PROVIDED DATA:
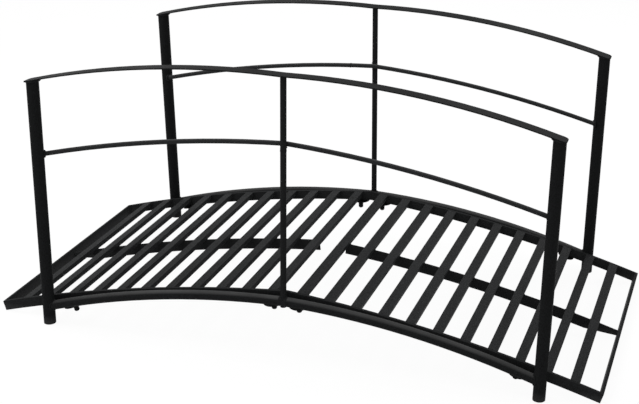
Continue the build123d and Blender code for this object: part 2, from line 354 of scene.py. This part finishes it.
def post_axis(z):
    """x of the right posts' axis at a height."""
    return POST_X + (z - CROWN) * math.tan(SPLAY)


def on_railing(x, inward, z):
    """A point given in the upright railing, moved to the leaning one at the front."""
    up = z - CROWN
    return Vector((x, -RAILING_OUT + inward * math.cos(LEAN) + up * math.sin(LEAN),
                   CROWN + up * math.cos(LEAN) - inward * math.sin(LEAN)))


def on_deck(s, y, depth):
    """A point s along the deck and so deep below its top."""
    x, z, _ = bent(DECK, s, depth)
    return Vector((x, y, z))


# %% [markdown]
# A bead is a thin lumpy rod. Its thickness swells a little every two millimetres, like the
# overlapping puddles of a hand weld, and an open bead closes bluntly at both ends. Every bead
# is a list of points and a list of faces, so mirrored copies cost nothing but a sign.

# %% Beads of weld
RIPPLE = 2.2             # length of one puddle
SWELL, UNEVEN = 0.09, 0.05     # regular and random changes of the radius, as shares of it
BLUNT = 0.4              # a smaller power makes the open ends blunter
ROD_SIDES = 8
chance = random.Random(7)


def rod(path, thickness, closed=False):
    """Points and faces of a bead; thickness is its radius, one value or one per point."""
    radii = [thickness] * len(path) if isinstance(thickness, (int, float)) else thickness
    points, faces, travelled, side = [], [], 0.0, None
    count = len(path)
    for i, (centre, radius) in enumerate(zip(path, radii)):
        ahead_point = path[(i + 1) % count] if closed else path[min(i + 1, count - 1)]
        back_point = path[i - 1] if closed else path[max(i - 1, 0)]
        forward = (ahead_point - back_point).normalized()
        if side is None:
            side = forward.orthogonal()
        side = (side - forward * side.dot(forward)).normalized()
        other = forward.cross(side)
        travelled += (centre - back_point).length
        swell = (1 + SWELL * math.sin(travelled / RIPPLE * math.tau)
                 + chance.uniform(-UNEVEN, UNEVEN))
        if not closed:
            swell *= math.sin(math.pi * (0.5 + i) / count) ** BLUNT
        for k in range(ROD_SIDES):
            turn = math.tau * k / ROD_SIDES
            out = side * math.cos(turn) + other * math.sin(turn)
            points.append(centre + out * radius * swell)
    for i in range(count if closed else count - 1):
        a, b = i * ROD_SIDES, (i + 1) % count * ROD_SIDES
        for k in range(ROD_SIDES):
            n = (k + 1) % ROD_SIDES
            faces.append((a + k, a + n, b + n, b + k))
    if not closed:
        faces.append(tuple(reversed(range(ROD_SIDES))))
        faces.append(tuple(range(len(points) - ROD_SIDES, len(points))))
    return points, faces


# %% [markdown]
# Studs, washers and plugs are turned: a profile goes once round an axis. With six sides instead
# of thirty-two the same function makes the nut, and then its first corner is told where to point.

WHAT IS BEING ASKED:
Print all the data exactly.

OUTPUT OF THE EXERCISE:
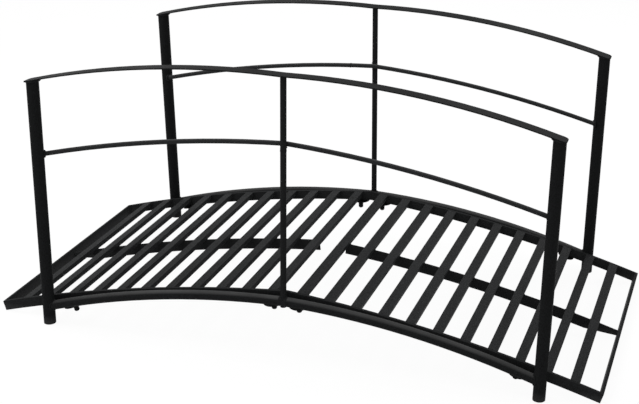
Continue the build123d and Blender code for this object: part 2, from line 354 of scene.py. This part finishes it.
def post_axis(z):
    """x of the right posts' axis at a height."""
    return POST_X + (z - CROWN) * math.tan(SPLAY)


def on_railing(x, inward, z):
    """A point given in the upright railing, moved to the leaning one at the front."""
    up = z - CROWN
    return Vector((x, -RAILING_OUT + inward * math.cos(LEAN) + up * math.sin(LEAN),
                   CROWN + up * math.cos(LEAN) - inward * math.sin(LEAN)))


def on_deck(s, y, depth):
    """A point s along the deck and so deep below its top."""
    x, z, _ = bent(DECK, s, depth)
    return Vector((x, y, z))


# %% [markdown]
# A bead is a thin lumpy rod. Its thickness swells a little every two millimetres, like the
# overlapping puddles of a hand weld, and an open bead closes bluntly at both ends. Every bead
# is a list of points and a list of faces, so mirrored copies cost nothing but a sign.

# %% Beads of weld
RIPPLE = 2.2             # length of one puddle
SWELL, UNEVEN = 0.09, 0.05     # regular and random changes of the radius, as shares of it
BLUNT = 0.4              # a smaller power makes the open ends blunter
ROD_SIDES = 8
chance = random.Random(7)


def rod(path, thickness, closed=False):
    """Points and faces of a bead; thickness is its radius, one value or one per point."""
    radii = [thickness] * len(path) if isinstance(thickness, (int, float)) else thickness
    points, faces, travelled, side = [], [], 0.0, None
    count = len(path)
    for i, (centre, radius) in enumerate(zip(path, radii)):
        ahead_point = path[(i + 1) % count] if closed else path[min(i + 1, count - 1)]
        back_point = path[i - 1] if closed else path[max(i - 1, 0)]
        forward = (ahead_point - back_point).normalized()
        if side is None:
            side = forward.orthogonal()
        side = (side - forward * side.dot(forward)).normalized()
        other = forward.cross(side)
        travelled += (centre - back_point).length
        swell = (1 + SWELL * math.sin(travelled / RIPPLE * math.tau)
                 + chance.uniform(-UNEVEN, UNEVEN))
        if not closed:
            swell *= math.sin(math.pi * (0.5 + i) / count) ** BLUNT
        for k in range(ROD_SIDES):
            turn = math.tau * k / ROD_SIDES
            out = side * math.cos(turn) + other * math.sin(turn)
            points.append(centre + out * radius * swell)
    for i in range(count if closed else count - 1):
        a, b = i * ROD_SIDES, (i + 1) % count * ROD_SIDES
        for k in range(ROD_SIDES):
            n = (k + 1) % ROD_SIDES
            faces.append((a + k, a + n, b + n, b + k))
    if not closed:
        faces.append(tuple(reversed(range(ROD_SIDES))))
        faces.append(tuple(range(len(points) - ROD_SIDES, len(points))))
    return points, faces


# %% [markdown]
# Studs, washers and plugs are turned: a profile goes once round an axis. With six sides instead
# of thirty-two the same function makes the nut, and then its first corner is told where to point.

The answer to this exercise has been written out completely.